Later in the evening we were taken to the edge of the town and into the rice paddies. In the fading light we walked on a patchwork of raised earth pathways between the sunken and partially submerged fields of young rice plants. An occasional farmer was working late with his buffalo drawn plough. Women worked waist deep in the warm water planting and weeding. After a couple of miles, hidden in the paddies, we came to a raised area of dry land. Here was an arena some twenty metres in diameter with a stockade of thatched palm leaves. A crowd of spectators in holiday mood and dressed in their best batiks and sarongs chattered excitedly. An announcer with a microphone shouted unintelligibly. Our host told us that what we were about to see was illegal and had to take place away from the town and at night. A small trapdoor was opened and into the arena trotted a small bemused looking wild boar. Then another trapdoor at the other side of the arena was opened and three lean hungry yapping terriers emerged. After running around aimlessly for a minute or two they started to attack the boar who gamely fought the dogs off. The small dogs were not able to slaughter the pig quickly but persistently nipped and bit at the increasingly distraught boar. After half an hour the dogs tired and were replaced by three more yapping hungry terriers. While this torture was carried on, the audience chatted pleasantly and occasionally cheered when some particularly skilful tactic was tried.

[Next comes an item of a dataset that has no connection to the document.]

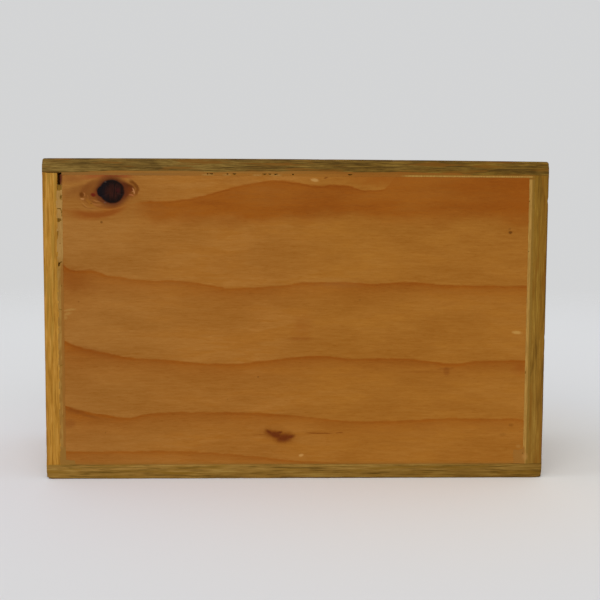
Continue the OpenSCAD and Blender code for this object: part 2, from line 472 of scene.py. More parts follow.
def board_wood(name, node, grain, outer, seed, tones, pith, spacing, dirt_and_shade, contrast=1.0, drift=None, rim=None,
               face=None, smear=None, stretch=1.0, knots=()):
    """Varnished pine of one board, with rings round a pith that runs along the grain ("x" or "z").

    outer is the board's outer face, as (axis, place), and dirt_and_shade is how dark that face's edges are
    painted, as dirt and as painted shade on their rounding. tones are dark, middle and light, and a last one
    that wanders through them in long streaks. drift is the tone that the board turns to towards its far end,
    rim the tone of its outer half, and face the tone of its wide faces, painted lighter there as painted
    light for the views from the side and above.
    pith is where the tree's centre lies across the board, in millimetres from the board's middle, and spacing
    is how far its rings are apart. contrast strengthens the grain, and stretch draws it out. smear is filler
    on the front's lower edge: its height at some places along x, and its tones at the left and right. knots
    are (along, across, radius).
    """
    low, high = span(node)
    middle = (low + high) / 2 / MM
    s = Surface(name)
    along, through = (0, 2) if grain == "x" else (2, 0)
    places = (s.x, s.y, s.z)
    s.grain = (places[along], s.y, places[through])
    on_face = s.fade(s.y, low[1] / MM + 2, low[1] / MM + 6)
    band = s.streaks(75 * stretch, 2.4, 2, seed + 17)
    streak = s.streaks(22 * stretch, 1.05, 3, seed + 11)
    fibre = s.streaks(9 * stretch, 0.32, 2, seed + 13)
    dash = s.streaks(8 * stretch, 1.5, 3, seed + 19)
    patch = s.streaks(42 * stretch, 8, 3, seed + 23)
    hue = s.streaks(40 * stretch, 3.0, 2, seed + 29)
    latewood, knot = tree_rings(s, (middle[1] + pith[0], middle[through] + pith[1]), spacing, seed, knots)

    depth = band * 0.8 + streak * 1.2 + (patch * 0.4 + fibre * 0.8) + dash * 0.5 - 1.83
    depth = depth * (s.fade(on_face, 0.0, 1.0, 1.0, 0.62) * contrast)
    depth = depth + latewood * s.fade(on_face, 0.0, 1.0, -0.2, -0.36)
    dark, mid, light, wander = tones
    s.color = s.mix(s.fade(depth, -0.46, 0.0), dark, mid)
    s.paint(s.fade(depth, 0.0, 0.42), light)
    s.paint(s.fade(hue, 0.52, 0.66, 0.0, 0.8), wander)
    s.paint(s.fade(streak, 0.6, 0.72, 0.0, 0.45), light)
    # The wide faces' tone is painted lighter, as painted light for the views from the side and above
    if face:
        s.retone(on_face, mid, face)
    if rim:
        outwardness = s.fade(places[through], middle[through] - 1.5, middle[through] + 2.5)
        if outer[1] / MM < middle[through]:
            outwardness = 1.0 - outwardness
        s.retone(outwardness, mid, rim)
    if drift:
        far_end = s.fade(places[along], low[along] / MM, high[along] / MM)
        s.retone(far_end * s.fade(patch, 0.3, 0.7, 0.7, 1.0), mid, drift)
    if knots:
        board_knots(s, knot + s.fade(patch, 0.3, 0.7, -0.15, 0.15), dark)
    if smear:
        above = s.z - low[2] / MM + s.fade(patch, 0.3, 0.7, -0.8, 0.8)
        smeared_edge(s, smear, above, 1.0 - on_face)

    ends = (0, 1) if grain == "x" else (1,)
    gap = s.outer_arris_gap(low, high, outer, ends) + s.fade(streak, 0.3, 0.7, -0.45, 0.45)
    s.paint(s.fall(gap, 0.6, 2.2) * s.fade(patch, 0.5, 0.62, 0.0, 0.35) * (1.0 - dirt_and_shade), (172, 132, 68))
    # Dark line along the outer arrises: partly dirt, partly painted shade on their rounding
    s.paint(s.fall(gap, 0.3, 2.1) * s.fade(band, 0.35, 0.6, dirt_and_shade, dirt_and_shade * 0.6), (50, 36, 16))
    roughness = s.fade(streak, 0.2, 0.8, 0.42, 0.56) + latewood * -0.06
    return s.finish(roughness, streak * 0.6 + (latewood * 0.35 + fibre * 0.5), 0.14)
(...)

On the train to Djakarta the following day we reflected that the previous night’s activities may have seemed cruel but only twenty years earlier my wife’s grandfather was still involved in illegal cock fighting in England and badger baiting with small dogs was still practiced in some South Yorkshire towns. Bull fighting continued in Spain and fox hunting in the UK was still legal. Cruelty to animals for human entertainment is a widespread phenomenen.